Incidentally, a brand new Charter 2000 Undercover we were trying to sell a couple weeks ago got a hit as being stolen in 1981. That was amusing. We sent it back to charter and said "Pick a new serial number for our gun, guys." :scrutiny:

Semi-related... what about the driver's license number? I'm always asked for one when I make a purchase and that number goes on the back of the form.

Part of the stupid, inane, useless, and federally-mandated "background check" that Brady '93 makes you endure. Your DL# is the fastest way to make the NCIC regurgitate any naughty things you may have done to preclude you from buying a gun, such as having been busted with the leftover stems from a dime bag 20 years ago. :rolleyes:
 
Tam, do they still ask long gun or handgun since the beginning of the "long guns, also" checks? (Why is Nov. 22 of some year sticking in my head?)

Second question: Do you now have a junker Undercover with "Tamara" as the S/N?
 
..."Everything I've seen working in three different FFL's in two different states for the past ten+ years has been an hallucination. Guess I should've taken the blue pill... "

.....Maybe to many of them thar toad stools with yer bar steak. ..:D
 
Thumper,

Tam, do they still ask long gun or handgun since the beginning of the "long guns, also" checks?

Yup.

They don't want to give an 18 year-old a clear background check to exercise his constitutional right to buy a pistol, and wind up in court with the dealer saying "But NICS told me I could do it!" ;)
 
The answer is no because I have tried to find out prior to serving a warrant. Neither the local PD nor ATF had such a system. If such a system exists, it would be a local one that would be supported by a local agency, possibly state specific (CA)???
 
Boy, am I glad that most knowledgeable responses indicate at least a high degree of improbability, if not outright impossibility, for under-the-table registration practices.

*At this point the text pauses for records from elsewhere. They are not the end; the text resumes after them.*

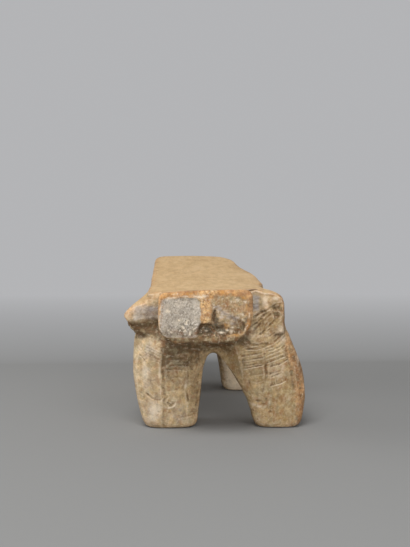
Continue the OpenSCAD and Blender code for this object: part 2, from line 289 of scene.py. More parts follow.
# Places where the blade stopped: across in x, up in z, depth, and how far above the stroke reached.
RIGHT_STROKES = (
    ((31.2, 44.0, 57.3), (91.2, 94.0, 96.6), 0.9, 2.6),
    ((33.6, 46.4, 60.7), (86.0, 88.6, 91.0), 0.8, 2.4),
    ((37.1, 48.0, 60.7), (79.2, 82.0, 84.4), 0.8, 2.2),
    ((34.6, 46.4, 60.7), (75.8, 78.8, 81.8), 1.1, 2.8),
    ((45.5, 53.0, 60.7), (67.2, 69.4, 70.6), 0.4, 4.0),
    ((39.0, 52.0, 64.0), (100.6, 101.6, 104.6), 0.8, 2.4),
    ((62.4, 72.0, 88.5), (93.0, 96.6, 101.6), 0.8, 2.4),
    ((62.4, 71.7, 86.0), (88.5, 91.6, 96.0), 0.8, 2.4),
    ((63.2, 75.9, 88.5), (83.6, 87.8, 92.1), 1.0, 2.4),
    ((67.4, 78.4, 90.0), (79.2, 81.4, 87.8), 0.9, 2.2),
    ((66.6, 75.0, 81.8), (68.9, 71.4, 74.0), 0.9, 2.6),
    ((68.3, 75.0, 82.6), (64.6, 67.2, 71.4), 1.1, 2.6),
    ((69.1, 80.1, 88.5), (54.7, 57.7, 62.0), 1.1, 4.2),
    ((44.0, 52.0, 58.0), (60.5, 58.8, 61.0), 0.4, 4.0),
)
LEFT_STROKES = (
    ((-49.0, -34.0, -19.5), (96.6, 97.0, 96.2), 0.7, 2.0),
    ((-61.0, -50.0, -40.0), (88.4, 88.9, 88.2), 0.8, 2.2),
    ((-50.4, -41.0, -31.9), (84.4, 84.8, 83.8), 1.0, 2.2),
    ((-58.0, -46.0, -33.5), (80.4, 81.0, 80.6), 0.8, 2.4),
    ((-60.0, -48.0, -36.0), (75.2, 75.8, 74.8), 0.5, 2.6),
    ((-62.0, -48.0, -36.0), (65.2, 65.8, 64.6), 0.35, 3.6),
    ((-60.0, -48.0, -37.0), (48.6, 50.2, 49.0), 0.35, 3.6),
    ((-83.3, -76.0, -67.3), (92.1, 90.0, 87.8), 0.8, 2.0),
    ((-82.0, -76.0, -68.0), (88.8, 87.6, 85.0), 0.5, 1.8),
    ((-97.0, -92.0, -87.5), (97.0, 91.5, 86.0), 0.5, 1.8),
    ((-96.0, -91.0, -86.0), (106.0, 101.0, 95.5), 0.6, 1.8),
    ((-97.0, -94.0, -90.5), (88.0, 84.0, 79.5), 0.5, 1.8),
    ((-90.0, -82.0, -74.0), (63.4, 61.2, 62.4), 0.3, 2.0),
    ((-47.0, -36.0, -25.0), (13.4, 15.4, 16.4), 0.4, 1.8),
    ((-45.0, -36.0, -26.0), (18.0, 20.0, 20.4), 0.3, 1.8),
)
LIP = (-0.8, 0.7)       # the lip's place and width, measured up from where the blade stopped; it is raised a little and has a painted highlight
SHADOW = (0.7, 0.9)     # and the same of the painted shadow above it

# Bent cuts, each as its points, depth and width; a ridge has a negative depth.
KNOT_CUTS = (
    (((-60.0, 33.8), (-57.0, 31.0), (-55.6, 31.2)), 1.3, 1.3),
    (((-53.6, 34.0), (-52.6, 32.0)), 1.2, 1.2),
    (KNOT_LIP, -0.6, 1.0),
)
SHOULDER_CUTS = (
    (((48.5, 141.8), (55.0, 146.2), (61.2, 149.1)), 1.6, 1.3),
    (((57.0, 171.0), (60.0, 162.0), (62.5, 152.0)), -1.2, 3.6),
    (((41.0, 174.6), (50.0, 175.2), (63.0, 173.6)), 1.3, 1.1),
    (((37.0, 114.0), (44.0, 108.0), (54.0, 105.5), (64.0, 108.0)), 0.9, 1.6),
)
# Chips off the legs' edges: x, z, width, height and depth.
CHIPS = (
    (54.0, 34.5, 4.8, 2.4, 1.9), (59.5, 31.0, 3.4, 2.0, 1.1), (63.4, 36.6, 2.4, 4.2, 0.9),
    (52.2, 43.0, 2.4, 3.6, 0.9), (96.0, 73.0, 2.2, 4.4, 0.8), (108.0, 40.5, 1.8, 4.0, 0.6),
    (-23.4, 86.0, 1.6, 4.2, 0.8), (-29.3, 75.8, 1.4, 1.6, 0.5), (69.0, 22.0, 3.0, 2.0, 0.5),
)
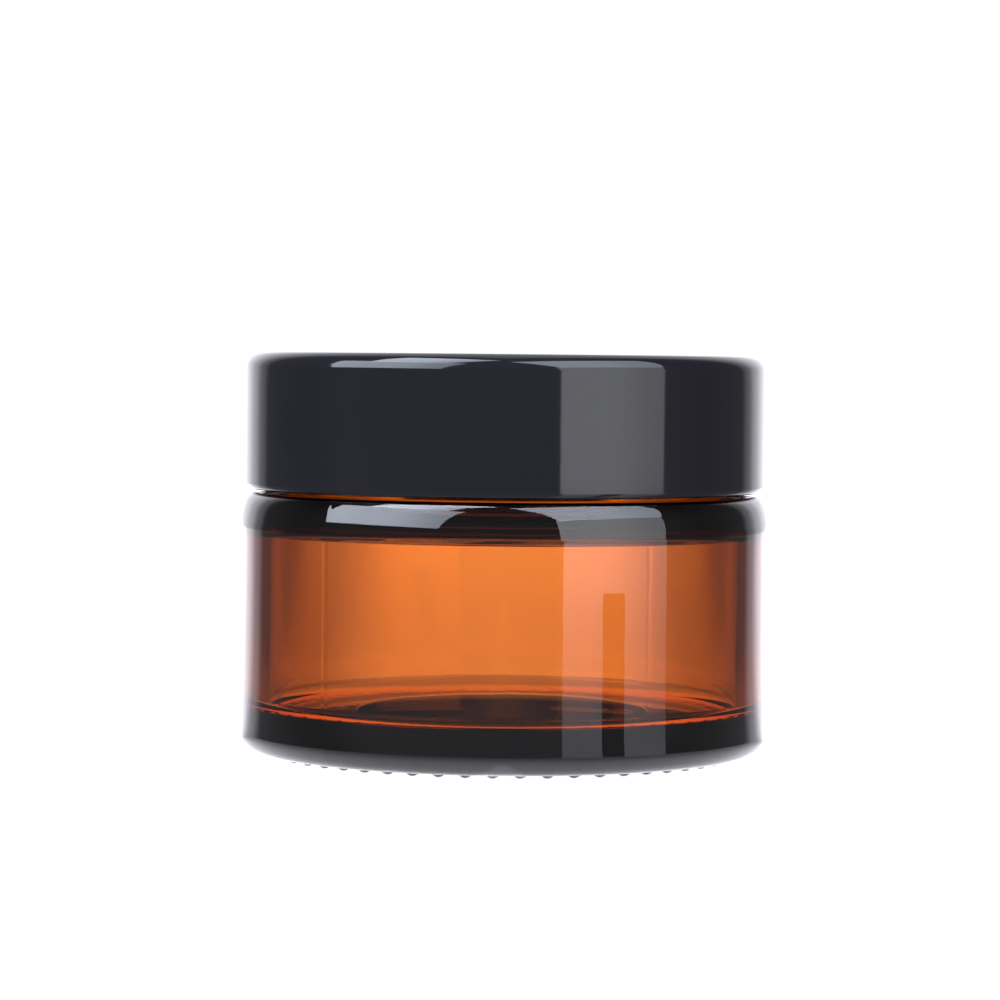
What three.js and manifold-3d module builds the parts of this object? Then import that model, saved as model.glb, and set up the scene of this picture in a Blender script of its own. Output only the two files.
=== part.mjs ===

OT: I NEVER would have guessed "yarmulke" was spelled that way. I would have spelled it like Yamaha.

:D
 
I was in Turner's Outdoorsman in Pasadena the other day, and the salesman behind the counter was saying that when cops pull you over for a traffic stop, they can run your DL and find out how many guns you own.
BS. Some states indicate on the data reply if you have a CCW, but not what guns you have.
 
As anti gun as Illinois is, there is no database of what anyone owns. In fact hizzoner da mayor for life Richie Daley has sued the BATF to get access to the 4473s. We have FOID card, but all that is in that data base is if you have a valid FOID. When a dealer does a NICs check, they just specify long gun or handgun.

Jeff
 
The PRK does not have such a system. According to some poster here, Neveda does. I think in the PRK since most guns are illegal they don't bother with a database because they just assume you are not carrying a firearm or you have it illegally so they assume you are carrying. Yeah I know. :D

Typical paranoia.
 
If you only buy from friends and relatives, used, cash, with no paperwork whatsoever, they'd have a real hard time of it.